E.G. (elainegrey) wrote,
E.G.
elainegrey

(covid-19, garden, critter watch)

I have failed to avoid lashon hara this morning upon the news the president and first lady contracted COVID-19.

Thursday i spent time in the presence of the second and third not-family persons since mid March: a nurse (who, i can't tell if she really believes Covid is just like a bad flu or thought that was politically expedient to say) and a occupational therapist. The therapist was very careful, and of course he's not one who will be returning (he was out of his coverage area for whatever reason for his organization).

My folk's broadband died as did network access on my phone as both are served by the same company. I note the wisdom of ensuring the cell phone network is a true alternative to broadband if we ever get off DSL (and i am still working).

A little pass of anxiety Friday morning of what will i do if i loose my job in a few years. I trust my employer will weather the pandemic, but i do expect the financial impact to hit once governments and academic organizations have to redo budgets and struggle with decisions of renewing contracts. I hope by then i can have a decent yield from the garden.

I discovered a chestnut tree within a mile of our home. I'd thought it was a chestnut leaved oak. I'd never been introduced to a Quercus castaneifolia but i knew chestnut leaves from my two tress. Walking Carrie down Saralyn Rd there were the spiny cases, crushed in the grave. Critters had likely claimed any nuts. One fruiting tree implies another pollen donor somewhere near. My hopefulness for my two trees increases, as does the thought of getting some others started in the woods.

On the same walk, acorns and hickory nuts as well as black walnuts.

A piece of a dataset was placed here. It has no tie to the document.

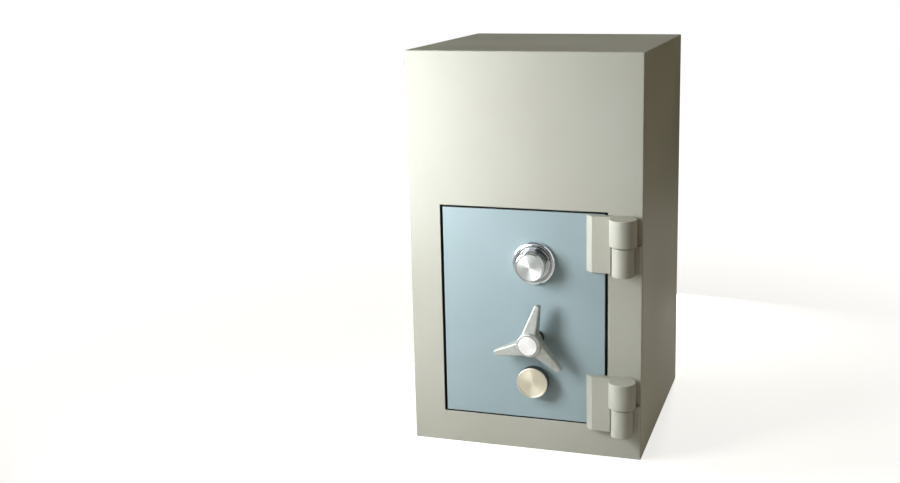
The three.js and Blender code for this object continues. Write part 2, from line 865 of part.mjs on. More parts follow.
// Carrier bar with its rack arm, and the locking bolts that stand on it
function makeBoltwork(group) {
  const heights = boltHeights();
  const bar = block(
    [carrierLeft, carrierLeft + carrierWidth],
    [boltDepth - carrierDepth / 2, boltDepth + carrierDepth / 2],
    [heights[0] - carrierOverrun, heights[boltCount - 1] + carrierOverrun],
  );
  const arm = uprightPlate(rackShape(), [rackFront, rackBack]);
  const spigotHoles = heights.map((height) =>
    rod(
      "x",
      boltSpigotRadius + weldGap,
      [carrierLeft - cutOverrun, carrierLeft + carrierWidth + cutOverrun],
      [boltDepth, height],
      smallSides,
    ),
  );
  place(group, "bolt_carrier", cut(join(bar, arm), ...spigotHoles), materials.steel);

  heights.forEach((height, index) => {
    const bolt = turned(
      [
        [0, 0],
        [boltRadius - boltTipChamfer, 0],
        [boltRadius, boltTipChamfer],
        [boltRadius, boltLength],
        [boltSpigotRadius, boltLength],
        [boltSpigotRadius, boltLength + boltSpigotLength],
        [0, boltLength + boltSpigotLength],
      ],
      roundSides,
    );
    const mesh = place(group, "locking_bolt_" + (index + 1), bolt, materials.turnedSteel);
    mesh.position.set(boltTipX, boltDepth, height);
    mesh.rotation.y = Math.PI / 2;
  });
}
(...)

I suppose if i didn't have som much to do, i could try to get at the black walnut meats. Christine is allergic to walnuts, but i can imagine some sort of fig-black walnut concoction satisfying my sweet tooth through some future winter. Right now though, the black walnuts are for the squirrels. I have some young oaks and kicory on my property, but my woods are younger with the early populations of the fast growing pines, sweetgum, and tulip poplars. I've found a good sized maple and plane tree, and a 1

I took Friday off and got some Quaker work done. I dug up lemon grass and a holy basil to transplant. Due to feeling lethargic, i didn't get the holy basil planted until Saturday. I hope it takes.

Friday afternoon we ran some errands. i felt very lethargic in the afternoon, set up the fire pit, and sat outside reading with it running*. Unfortunately, by the time Christine came out i had managed to put in a large log but not kept up with keeping it hot.

Saturday i eventually got outside and puttered, moving plants around. I moved sedges and gladiolas away from the blue-eyed grass colony at the end of the south berm, and planted the tiny "baby" plants that arise on the flower stems. I fought the weeds around the plants right off the deck. I think i will lay paper down and cover that with rotten wood, hopefully creating some barrier against the cursed Indian strawberry. I found clumps of cut leaf cone flower and moved those to the south side of the south berm. Clumps of my favorite grass were transplanted along the bases of the drystacked rocks retaining the berm and to other paths.

anyhow, i should post this before another day goes by.

Oh, box turtle going around the outside of the orchard! Carrie is now carefully double-checking each fallen leaf, certain it to is a turtle. Christine too. I would love to see many more turtles, but just the one was a delight.

* a battery powered fire pit -- the battery drives a fan to keep oxygen on the coals. Yes, crazy purchase. It sure looked cool in the online videos. I think it would work great with grocery store firewood.